The Congressional Budget Office in September 2016 released an analysis showing the Obamacare productivity adjustments could more than double the number of unprofitable hospitals nationwide by 2025. In the longer term, the independent Medicare actuary believes that the productivity adjustments will become unsustainable. As Medicare payment levels keep dropping relative to private insurance, they will make 70 percent of skilled nursing facilities and 80 percent of home health agencies unprofitable, “raising the prospect of access and quality-of-care issues for Medicare beneficiaries.”
Although set by another formula—one created in 2015 rather than in Obamacare itself—Medicare physician payment rates face the same dilemma, as simulations also project payments to decline substantially over time when compared to other forms of coverage.
‘You’ve Tried the Best—Now Try the Rest!’
Into this payment breach steps none other than Dr. Nick Riviera. In season three of “The Simpsons,” the title family had to rely on Dr. Nick to perform open-heart surgery on Homer. Because Homer’s insurance wouldn’t cover the operation, the family turned to Dr. Nick upon seeing his television ad, in which he pledged to undertake any surgery for the ridiculously low price of $129.95. (“Call 1-600-DOCTORB—The B is for bargain!”)
The following scenes show an inept Dr. Nick attempting to learn bypass surgery on the fly. Only a well-timed intervention from smarty-pants daughter Lisa allows Dr. Nick to complete the surgery successfully, resulting in a happy ending for the Simpson clan.
Coming to a Hospital Near You?
Liberals might argue that this episode makes the case for Obamacare, by preventing the kind of care denials that led Homer to Dr. Nick in the first place. But in reality, Obamacare insurance plans currently provide increasingly narrow provider networks that could impede access to care. Moreover, the law’s productivity adjustments, by making hospitals and other providers unprofitable, will increasingly limit access to care for seniors in Medicare over time.

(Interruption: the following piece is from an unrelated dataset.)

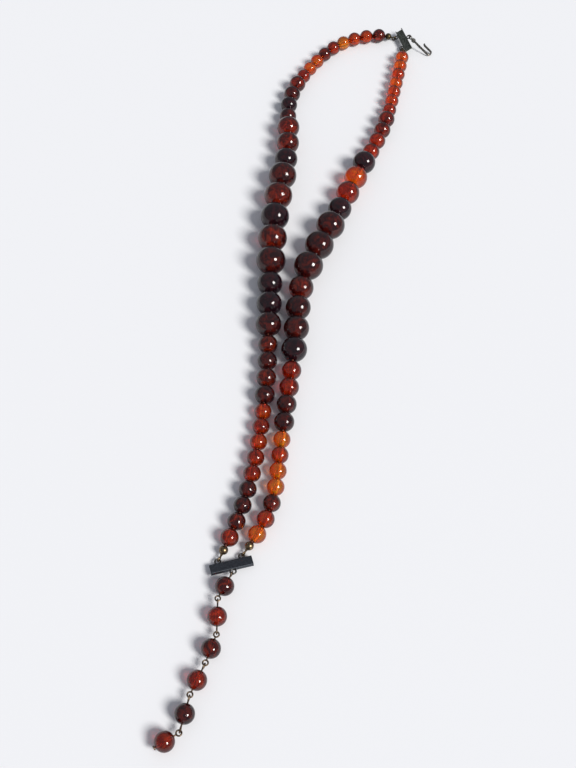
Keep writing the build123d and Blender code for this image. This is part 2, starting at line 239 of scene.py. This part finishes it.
@dataclass(frozen=True)
class ResinFinish:
    """Cast phenolic resin, tumbled to a high gloss.

    It is clear and deeply coloured, marbled with faint swirls, and glows where light gathers in its
    middle. Its edge is painted shade: its colour darkens towards the rim with the angle of view,
    standing for the light that leaves it sideways. Its density is what it absorbs per metre, and
    its clarity is the share of light that passes its surface.
    """

    name: str
    glow: str
    swirl: str
    # The edge colour is painted shade, mixed in towards the rim by the angle of view.
    edge: str
    depth: str
    density: float
    clarity: float
    ior: float = 1.5
    specular: float = 0.34
    roughness: float = 0.06
    swirl_size: float = 4.5 * MM
    swirl_detail: float = 3.0
    swirl_curl: float = 2.2
    swirl_reach: tuple[float, float] = (0.42, 0.6)
    # Blend and reach of the painted shade at the edge, read from the Layer Weight's Facing.
    painted_shade_blend: float = 0.42
    painted_shade_reach: tuple[float, float] = (0.1, 0.6)
    wave_size: float = 1.6 * MM
    wave_detail: float = 2.0
    wave_depth: float = 0.05 * MM
    wave_strength: float = 0.05

    def material(self) -> bpy.types.Material:
        """Build the resin's material."""
        material, place = start_material(self.name)
        tree = material.node_tree
        flow = add_node(tree, "ShaderNodeTexNoise", links={"Vector": place}, values={
            "Scale": 1 / self.swirl_size, "Detail": self.swirl_detail, "Distortion": self.swirl_curl})
        marble = add_node(tree, "ShaderNodeValToRGB", links={"Fac": flow.outputs["Fac"]})
        ends = zip(self.swirl_reach, (self.swirl, self.glow))
        for stop, (position, tint) in zip(marble.color_ramp.elements, ends):
            stop.position = position
            stop.color = linear(tint)
        # Painted shade: the colour darkens towards the edge with the angle of view, which a baked copy
        # can't hold.
        facing = add_node(tree, "ShaderNodeLayerWeight", values={"Blend": self.painted_shade_blend})
        painted_rim_shade = add_node(tree, "ShaderNodeMapRange", interpolation_type="SMOOTHSTEP",
                       links={"Value": facing.outputs["Facing"]}, values={
                           "From Min": self.painted_shade_reach[0], "From Max": self.painted_shade_reach[1]})
        colour = add_node(tree, "ShaderNodeMix", data_type="RGBA", links={
            "Factor": painted_rim_shade.outputs["Result"], MIX_A: marble.outputs["Color"]}, values={
            MIX_B: linear(self.edge)})
        # Tumbling leaves a barely uneven surface, under a hundredth of a millimetre deep.
        waves = add_node(tree, "ShaderNodeTexNoise", links={"Vector": place}, values={
            "Scale": 1 / self.wave_size, "Detail": self.wave_detail})
        bump = add_node(tree, "ShaderNodeBump", links={"Height": waves.outputs["Fac"]}, values={
            "Strength": self.wave_strength, "Distance": self.wave_depth})
        shader = add_node(tree, "ShaderNodeBsdfPrincipled", values={
            "Roughness": self.roughness, "IOR": self.ior, "Transmission Weight": self.clarity,
            "Specular IOR Level": self.specular}, links={
            "Base Color": colour.outputs[MIX_RESULT], "Normal": bump.outputs["Normal"]})
        absorb = add_node(tree, "ShaderNodeVolumeAbsorption", values={
            "Color": linear(self.depth), "Density": self.density})
        add_node(tree, "ShaderNodeOutputMaterial", links={
            "Surface": shader.outputs["BSDF"], "Volume": absorb.outputs["Volume"]})
        return material


# The fourth colour of each resin, its edge, is painted shade towards the rim.
RESINS = {
    Tone.AMBER: ResinFinish("resin_amber", "ffb434", "f88410", "b85a12", "ffb040", 100.0, 0.86),
    Tone.ORANGE: ResinFinish("resin_orange", "ff8e20", "e8560c", "8c340e", "ff9030", 115.0, 0.85),
    Tone.FLAME: ResinFinish("resin_flame", "f86c1c", "c4380e", "6c2410", "ff7a28", 120.0, 0.84),
    Tone.CHERRY: ResinFinish("resin_cherry", "e04c1a", "962610", "521a16", "fc6424", 130.0, 0.82),
    Tone.GARNET: ResinFinish("resin_garnet", "b43c1e", "581a18", "38191c", "f45826", 150.0, 0.79),
    Tone.MAROON: ResinFinish("resin_maroon", "822c22", "3c191e", "2d1a21", "e45030", 175.0, 0.75),
    Tone.PLUM: ResinFinish("resin_plum", "4e2028", "291720", "241a26", "c04c40", 200.0, 0.68),
}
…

Democrats claim Obamacare made no changes to Medicare, and that reducing reimbursement levels amounts to no more than cutting “waste” out of the system. “Your guaranteed benefits won’t change,” House Minority Leader Nancy Pelosi argues.
That argument only holds merit to the extent that providers will accept lower and lower reimbursement levels in perpetuity. Medicare could lower payments for all surgeries to $129.95, but I doubt anyone other than our good friend Dr. Nick will perform them at that price.
So the next time Democrats try to argue that Obamacare didn’t harm Medicare, or will have a positive effect on our health-care system, think of Dr. Nick. In less time than you expect, his real-life equivalent could be coming to a doctor’s office or hospital near you.